The village itself is small. A pub or two, a school, a community hall, the cut of an old railway. Treat it as a base for the lake rather than a destination. Sleep in Sligo or Dromahair; come here for a walk and a quiet pint.

Population
351
Walk score
Crossroads village in five minutes — drive to Innisfree
Coords
54.2381° N, 8.3503° W
01 / 06

At a glance.

Three things every local will eventually mention. Read these and you've already understood more than most day-trippers do.

02 / 06

Stories & lore.

The reason to come back. The things every local will eventually tell you about, usually after the second pint.

Yeats, 1888 in London

The Lake Isle of Innisfree

Yeats wrote The Lake Isle of Innisfree in London in 1888 — homesick for Sligo, hearing the lap of water in a Fleet Street fountain, putting it down. The island itself is a small wooded outcrop in Lough Gill, just off the south shore between Ballintogher and Dromahair. It is private and not landable. The poem is one of the most-anthologised in English. Yeats said in old age it was the first lyric of his with anything resembling his own music in it.

1870s to 1957

The Sligo, Leitrim and Northern Counties Railway

A small narrow-gauge railway built through south-east Sligo and west Cavan from the 1870s, intended to link Sligo with Enniskillen and onward to Belfast. Ballintogher had a station on the line. The route was never a commercial success and it shut in 1957 when the cross-border traffic dried up after partition. The old station house and a length of cut survive at Ballintogher; the line is talked about as a future greenway.

And the name

The causeway

Baile an Tóchair — the village of the causeway. The tóchar was an early raised road across the soft ground south of Lough Gill, of the kind built across boggy parts of Ireland from at least the early medieval period. The village grew up around the road, then around the railway, then around the modern R290.

03 / 06

Things to do outside.

Wear waterproofs. Bring a sandwich. Tell someone where you're going if it's the mountain.

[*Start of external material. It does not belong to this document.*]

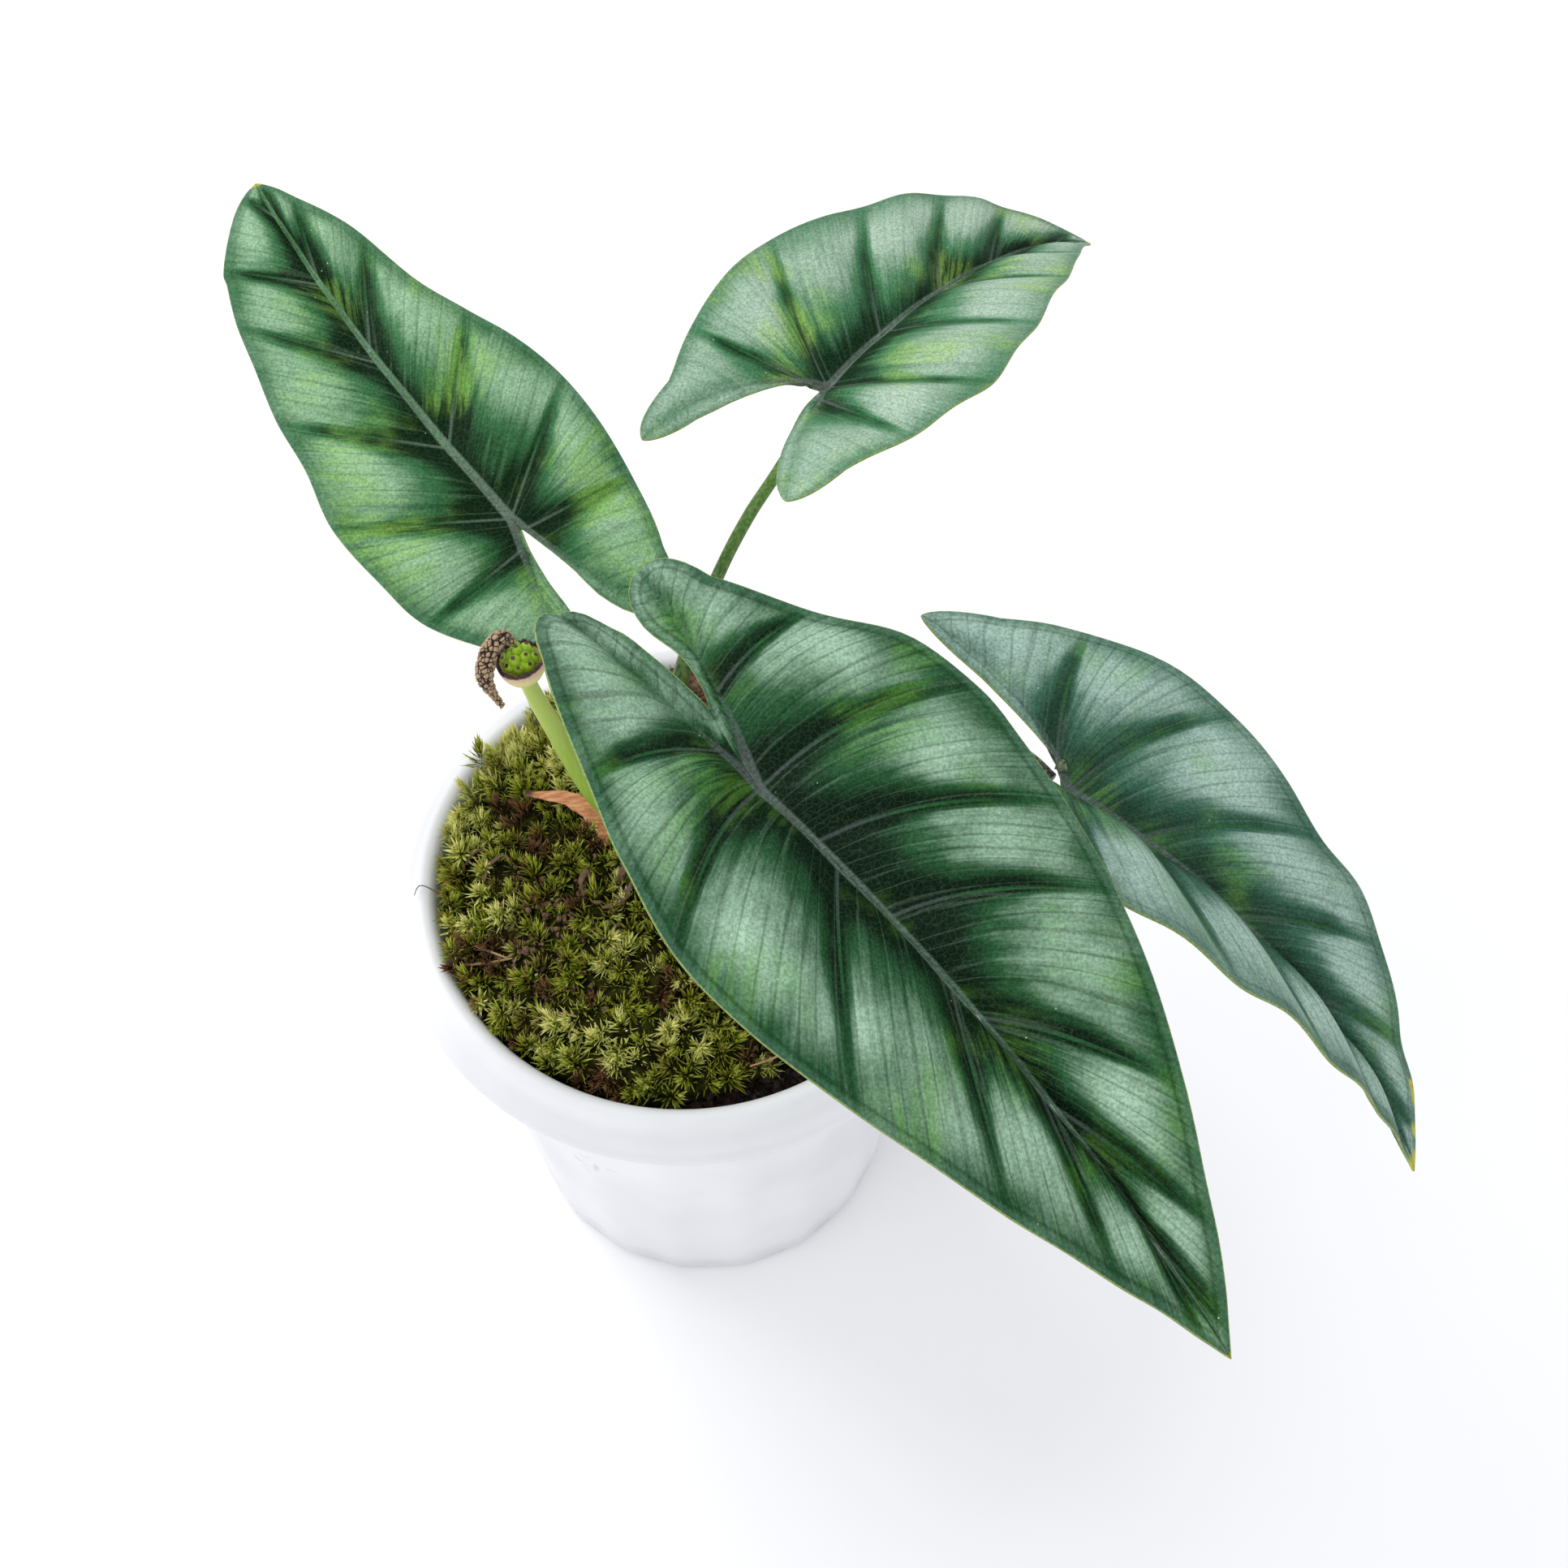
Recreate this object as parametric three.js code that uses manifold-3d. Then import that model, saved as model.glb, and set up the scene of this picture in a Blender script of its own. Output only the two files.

Innisfree View Drive to the signposted Innisfree View car park on the south shore of Lough Gill, walk down the path. The island is offshore. Take the poem with you.
3 km / drive then walkdistance
1 hourtime
Hazelwood sculpture trail A few kilometres north, on the lake's other shore. Mature woodland and an open-air sculpture trail. Park at the gate. The Half Moon Bay viewpoint is the angle.
2.5 km loopdistance
1 hourtime
Lough Gill Drive Loop the lake — south shore from Ballintogher through Dromahair, Parke's Castle on the Leitrim side, the Glencar Waterfall on the north loop, back into Sligo. Stop often.
40 km loopdistance
Half day by cartime
04 / 06

When to go.

There is no bad time. There are different times.

Spring
Mar–May

The lake quiet, wildflowers along the south shore, Hazelwood at its best.

◉ Go
Summer
Jun–Aug

Long evenings over the water. The Lough Gill drive is at its most rewarding in the long light of July.

◉ Go
Autumn
Sep–Oct

The locals' season. Colour around the lake, mist on the island in the early morning. The Yeats lines start to make full sense in this weather.

◉ Go
Winter
Nov–Feb

Short days, often wet. The Lough Gill drive is still drivable but the viewpoints lose their pull in heavy weather.

◐ Mind yourself
05 / 06

What to skip.

Honestly? Don't bother.

If a local was sitting beside you, this is the bit where they'd lean in.

×
Trying to land on Innisfree

The island is private. There is no public boat, no bridge, no path. You stand on the south shore and look. That is the assignment. That is also the poem.

×
Driving the Lough Gill loop in a rush

It is forty kilometres and worth a half-day. Parke's Castle, Glencar, the Hazelwood walk — each needs an hour. Allow it.

×
Expecting a Lake District in the village

Ballintogher is a small commuter crossroads, not a lakeshore town. The water is six kilometres away. Sleep in Dromahair or Sligo if you want to be on the lake.

+

Getting there.

By car

Sligo to Ballintogher is 15 minutes on the R290. Dromahair (Co. Leitrim) is 10 minutes east. Manorhamilton is 30 minutes.

By bus

Local Link 472 runs Sligo–Dromahair via Ballintogher most days. No direct Bus Éireann route.

By train

No station — the SLNCR line closed in 1957. Nearest active station is Sligo MacDiarmada (15 min).

By air

Ireland West Airport Knock (NOC) is 1h 15m. Dublin is 2h 45m.